Wisconsin Republicans, Democrats eye opportunities for 2018 election success

BURLINGTON -- Wisconsin Democrats see an opportunity in 2018 to regain seats in the state Legislature because of the unfavorable poll numbers of Republicans in Washington, D.C., but the top Assembly Republican says voters should not judge his members by what's going on in Congress.

Assembly Speaker Robin Vos

"If you’re looking at a legislature that can get things done, forget about Washington, look right here in Wisconsin," Speaker Robin Vos said during an interview at Fred's Burgers in Burlington on Thursday, December 28th.

This year, Wisconsin Republicans and Gov. Scott Walker approved the largest tax break in state history for Foxconn Technology Group. The deal has soared to $4 billion in incentives from taxpayers and has lukewarm support from the public. GOP lawmakers also approved a state budget that includes additional funding for K-12 schools, though passage of the spending deal came more than two months late.

Democrats complain that the GOP has misplaced its priorities over its seven years in control of the state Capitol.

"There are so many problems and issues that we need to focus on, and the Republican majority has chosen not to focus on those issues," said state Rep. David Bowen, D-Milwaukee.

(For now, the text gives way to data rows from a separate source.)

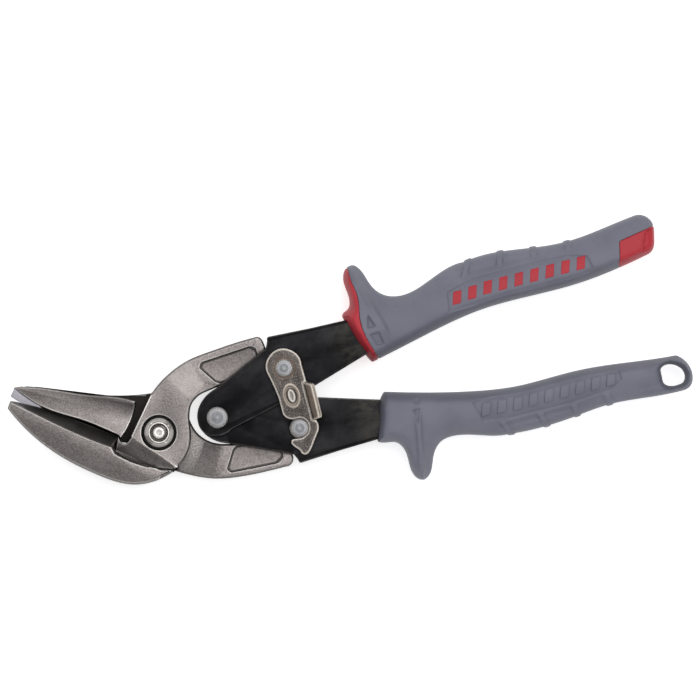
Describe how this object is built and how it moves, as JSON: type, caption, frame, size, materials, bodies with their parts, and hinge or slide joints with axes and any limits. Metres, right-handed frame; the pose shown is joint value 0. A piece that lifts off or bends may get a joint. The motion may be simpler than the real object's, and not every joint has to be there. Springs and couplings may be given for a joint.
{
  "type": "aviation snips",
  "caption": "Offset aviation snips: two forged jaws on a pivot bolt, compound toggle handles with moulded grips, a coil spring inside and a swinging latch.",
  "frame": {"origin": "centre of the tool's outline, on the plane it lies on: the backs of both grips and the pivot bolt's head", "axes": "+X from the blade tips to the grips' ends, +Y towards the upper handle, +Z out of the front face, where the latch is"},
  "size_m": [0.2352, 0.0792, 0.024],
  "materials": {
    "forged_steel": "bead-blasted satin",
    "bright_nickel": "nickel plated",
    "black_steel": "black oxide, semi-gloss",
    "zinc": "zinc plated, matte",
    "spring_steel": "oiled",
    "latch_plate": "plated, tumbled",
    "grey_grip": "matte moulded",
    "red_grip": "matte moulded"
  },
  "bodies": {
    "lower_handle": {"lower_handle_channel": "black_steel", "lower_grip": "grey_grip", "lower_arm_rivet": "zinc", "latch_keeper_collar": "spring_steel", "toggle_rivet": "zinc", "toggle_sleeve": "spring_steel", "handle_spring": "spring_steel"},
    "upper_handle": {"upper_handle_channel": "black_steel", "upper_grip": "grey_grip", "upper_grip_collar": "red_grip", "upper_grip_end_cap": "red_grip", "upper_grip_badge": "red_grip", "upper_arm_rivet": "zinc"},
    "upper_jaw": {"upper_blade": "forged_steel", "pivot_bolt": "bright_nickel", "pivot_nut": "bright_nickel", "pivot_thrust_washer": "spring_steel", "pivot_lock_washer": "spring_steel"},
    "lower_jaw": {"lower_blade": "forged_steel"},
    "latch_spring_washer": {"latch_wave_washer": "spring_steel"},
    "latch_hook": {"latch": "latch_plate"}
  },
  "joints": [
    {"name": "handle_opening", "type": "hinge", "parent": "lower_handle", "child": "upper_handle", "pos_m": [-0.04705, -0.00015, 0.0105], "axis": [0, 0, 1], "range_deg": [0, 27], "deforming": ["handle_spring"]},
    {"name": "lower_arm_turn", "type": "hinge", "parent": "lower_handle", "child": "upper_jaw", "pos_m": [-0.02015, -0.01095, 0.0105], "axis": [0, 0, 1], "range_deg": [0, 6.51]},
    {"name": "jaw_opening", "type": "hinge", "parent": "upper_jaw", "child": "lower_jaw", "pos_m": [-0.06815, -0.00015, 0.0105], "axis": [0, 0, 1], "range_deg": [0, 14.88]},
    {"name": "latch_release", "type": "hinge", "parent": "upper_handle", "child": "latch_spring_washer", "pos_m": [-0.02015, 0.01064, 0.0105], "axis": [0, 0, 1], "range_deg": [0, 59.9]},
    {"name": "latch_swing", "type": "hinge", "parent": "latch_spring_washer", "child": "latch_hook", "pos_m": [-0.02015, 0.01064, 0.0105], "axis": [0, 0, 1], "range_deg": [0, 15]}
  ],
  "couplings": [
    {"joint": "lower_arm_turn", "follows": "handle_opening", "ratio": 0.23},
    {"joint": "jaw_opening", "follows": "handle_opening", "ratio": 0.54},
    {"joint": "latch_release", "follows": "handle_opening", "ratio": 2.2}
  ]
}
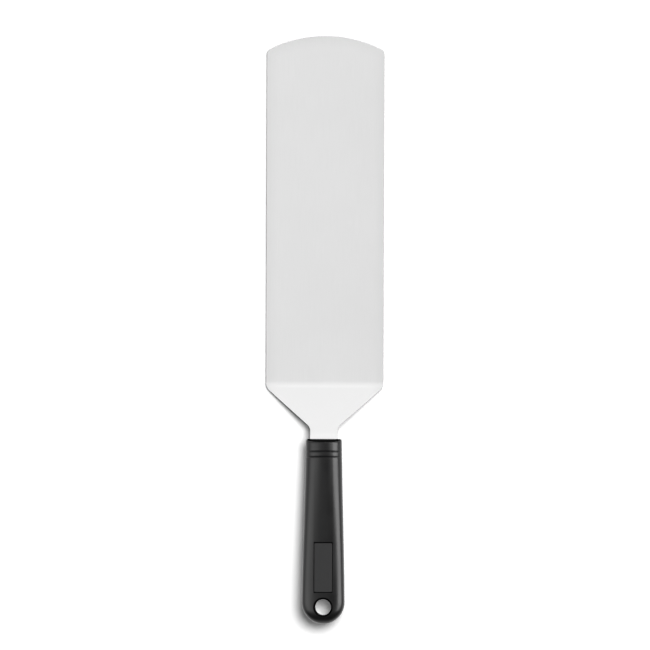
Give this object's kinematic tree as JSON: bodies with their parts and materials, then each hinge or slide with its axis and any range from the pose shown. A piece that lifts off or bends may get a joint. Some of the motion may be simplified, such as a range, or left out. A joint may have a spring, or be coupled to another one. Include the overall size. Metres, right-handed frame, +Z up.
{
  "type": "offset spatula",
  "caption": "Long offset spatula: flat rounded steel blade cranked up to a black moulded grip with ring grooves, a blank label plate and a hanging hole.",
  "frame": {"origin": "on the surface that the blade lies on, under the middle of the whole tool", "axes": "+Y runs along the tool to the blade tip, +X across it to the right as seen from above, +Z up from the surface"},
  "size_m": [0.085, 0.424, 0.0374],
  "materials": {
    "steel": "fine satin, light even grey",
    "core": "plain moulded, hidden inside the grip",
    "grip": "black polypropylene with a soft satin shine",
    "label": "fine matte texture, left blank"
  },
  "bodies": {
    "root": {"blade": "steel", "core_upper": "core", "core_lower": "core", "grip": "grip", "label_plate": "label"}
  },
  "joints": []
}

Bowen is the vice chairman of the state Democratic party.

 

Foxconn deal signed at SC Johnson in Racine

Foxconn site identified in Mount Pleasant

With the Foxconn deal likely to be a campaign issue across the state in 2018, Vos blamed Democrats for creating division over the deal across the state.

"If it was a Democrat in the governor's office, they would be celebrating literally and leading a parade, but here we have people playing politics with the process, which is why I think some of the public criticism is out there," Vos said.

State Rep. David Bowen

Bowen said the money approved for Foxconn should've gone to Wisconsin-based companies, not a Taiwanese one.

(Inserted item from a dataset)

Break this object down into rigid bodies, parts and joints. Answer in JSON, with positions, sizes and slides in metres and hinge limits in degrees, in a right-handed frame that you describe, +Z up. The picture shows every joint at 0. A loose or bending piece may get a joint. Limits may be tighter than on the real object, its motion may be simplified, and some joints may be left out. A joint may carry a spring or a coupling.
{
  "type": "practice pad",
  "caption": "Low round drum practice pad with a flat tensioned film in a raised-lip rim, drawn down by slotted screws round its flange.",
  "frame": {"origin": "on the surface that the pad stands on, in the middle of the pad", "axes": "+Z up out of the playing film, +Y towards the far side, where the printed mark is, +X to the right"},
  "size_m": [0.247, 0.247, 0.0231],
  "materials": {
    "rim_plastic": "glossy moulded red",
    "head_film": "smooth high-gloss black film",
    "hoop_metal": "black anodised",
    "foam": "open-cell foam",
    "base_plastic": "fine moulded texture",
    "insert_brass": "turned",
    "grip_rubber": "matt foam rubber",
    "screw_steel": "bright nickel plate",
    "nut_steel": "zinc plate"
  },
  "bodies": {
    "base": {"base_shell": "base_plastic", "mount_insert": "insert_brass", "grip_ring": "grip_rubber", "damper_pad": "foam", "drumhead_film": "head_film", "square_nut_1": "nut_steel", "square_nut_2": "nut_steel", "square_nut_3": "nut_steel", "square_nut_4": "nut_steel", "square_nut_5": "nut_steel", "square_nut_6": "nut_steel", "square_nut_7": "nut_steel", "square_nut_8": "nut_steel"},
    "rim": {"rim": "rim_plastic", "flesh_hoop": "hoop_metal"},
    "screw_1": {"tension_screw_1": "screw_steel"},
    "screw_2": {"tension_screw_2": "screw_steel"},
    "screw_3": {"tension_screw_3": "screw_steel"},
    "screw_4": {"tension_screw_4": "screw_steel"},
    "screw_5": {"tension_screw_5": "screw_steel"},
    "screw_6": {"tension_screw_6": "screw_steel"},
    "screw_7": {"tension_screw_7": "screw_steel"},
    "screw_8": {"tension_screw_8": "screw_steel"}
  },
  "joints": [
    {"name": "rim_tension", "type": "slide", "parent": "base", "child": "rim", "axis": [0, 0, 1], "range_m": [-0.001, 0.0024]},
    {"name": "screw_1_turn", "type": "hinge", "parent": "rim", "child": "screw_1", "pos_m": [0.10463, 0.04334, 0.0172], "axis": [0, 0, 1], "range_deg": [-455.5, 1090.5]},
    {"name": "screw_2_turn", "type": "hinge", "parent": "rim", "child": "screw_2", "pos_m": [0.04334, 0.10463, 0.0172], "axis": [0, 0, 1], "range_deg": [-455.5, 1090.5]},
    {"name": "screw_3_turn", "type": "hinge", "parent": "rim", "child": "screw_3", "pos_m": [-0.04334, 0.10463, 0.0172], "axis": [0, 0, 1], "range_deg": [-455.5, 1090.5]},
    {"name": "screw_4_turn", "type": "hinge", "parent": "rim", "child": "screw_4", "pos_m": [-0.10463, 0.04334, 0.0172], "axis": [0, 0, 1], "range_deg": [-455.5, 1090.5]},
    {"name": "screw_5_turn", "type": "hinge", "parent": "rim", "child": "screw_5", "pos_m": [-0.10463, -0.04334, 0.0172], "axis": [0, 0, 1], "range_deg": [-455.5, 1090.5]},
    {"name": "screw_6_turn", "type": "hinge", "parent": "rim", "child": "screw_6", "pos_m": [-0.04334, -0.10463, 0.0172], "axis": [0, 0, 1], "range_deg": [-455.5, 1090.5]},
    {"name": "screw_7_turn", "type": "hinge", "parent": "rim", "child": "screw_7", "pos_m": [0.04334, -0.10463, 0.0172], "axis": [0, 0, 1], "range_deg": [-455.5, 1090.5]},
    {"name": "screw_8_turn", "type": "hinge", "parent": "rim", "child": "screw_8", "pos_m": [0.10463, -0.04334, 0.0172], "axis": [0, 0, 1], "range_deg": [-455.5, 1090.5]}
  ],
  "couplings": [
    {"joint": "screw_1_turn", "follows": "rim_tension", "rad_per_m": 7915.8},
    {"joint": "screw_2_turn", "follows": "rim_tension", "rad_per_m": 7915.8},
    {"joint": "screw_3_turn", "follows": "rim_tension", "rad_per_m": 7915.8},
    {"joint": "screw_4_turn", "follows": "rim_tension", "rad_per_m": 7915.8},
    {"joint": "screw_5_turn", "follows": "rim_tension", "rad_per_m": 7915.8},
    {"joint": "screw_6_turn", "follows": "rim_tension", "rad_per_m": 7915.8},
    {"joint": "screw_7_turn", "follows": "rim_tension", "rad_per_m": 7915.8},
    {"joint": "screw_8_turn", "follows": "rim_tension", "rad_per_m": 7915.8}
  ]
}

"The governor and the Republican majority have agreed that investing in these outside sources and praying that they create these jobs is the strategy they want to go with," Bowen said.

Bowen said he expects his party to seize on the low poll numbers of President Donald Trump and Republicans in Congress to pick up a "substantial" number of seats in the state Legislature.

"People are rejecting (the GOP's) agenda, and I expect that to be rejected here in Wisconsin," Bowen said.

Vos didn't guarantee that Republicans would maintain the same historically large majorities they now enjoy, but said he's confident that the GOP would remain in control of Madison.

Capitol in Madison

"If you look at 2010, 2012, 2014 and 2016, every time the Democrats said, 'Geez, once the people see what happens when Republicans are in control, they’re gonna turn them off like a light switch,' obviously the reverse is true," Vos said. "Every time we’ve gone to election, we’ve picked up more seats."

Walker's State of the State address is scheduled for January 24th, but GOP leaders have not said how many other days the Legislature will be in session.

The to-do list will be light compared to 2017, when lawmakers grappled with the Foxconn deal and the state budget. Vos has said he doesn't expect a bill allowing people to carry a concealed gun without a license to pass. He also doesn't expect lawmakers to resolve a disagreement over so-called "dark stores" that has major retailers and Wisconsin cities at odds.

Governor Scott Walker

Dispute over watchdog agencies

Vos also said the administrators of the state's Elections and Ethics commissions should resign before a possible Senate vote in January to force them out of their jobs.

Republicans say Michael Haas and Brian Bell should be removed from their watchdog roles because they worked at the old Government Accountability Board. A state Department of Justice report in December accused GAB staff of "weaponizing" themselves against Republicans during a John Doe investigation of Walker's 2012 campaign.

Vos questioned whether Haas and Bell could be trusted not to throw future elections.

"Right now, I think that Republicans worry that the individuals that are involved are going to try to tip the scale when the time comes up," Vos said, "and that’s my fear."

Elections Commission Chairman Mark Thomsen defended Haas and ripped Vos's comments as the "ugliest kind of personal attack."

"(Haas) has conducted the 2016 election and a recount without incident, without any accusation of a bias. In my America, when someone is competent and does their job, they get a raise or promotion," Thomsen said during a telephone interview. "Mr. Vos’s attempt to undermine the integrity of Wisconsin elections is repugnant to Wisconsin’s reputation of holding fair elections."

The Elections and Ethics commissions have both held public votes of support for their respective administrators.

Republicans created the commissions, which have equal numbers of Republican and Democratic commissioners, when they disbanded the Government Accountability Board in 2016.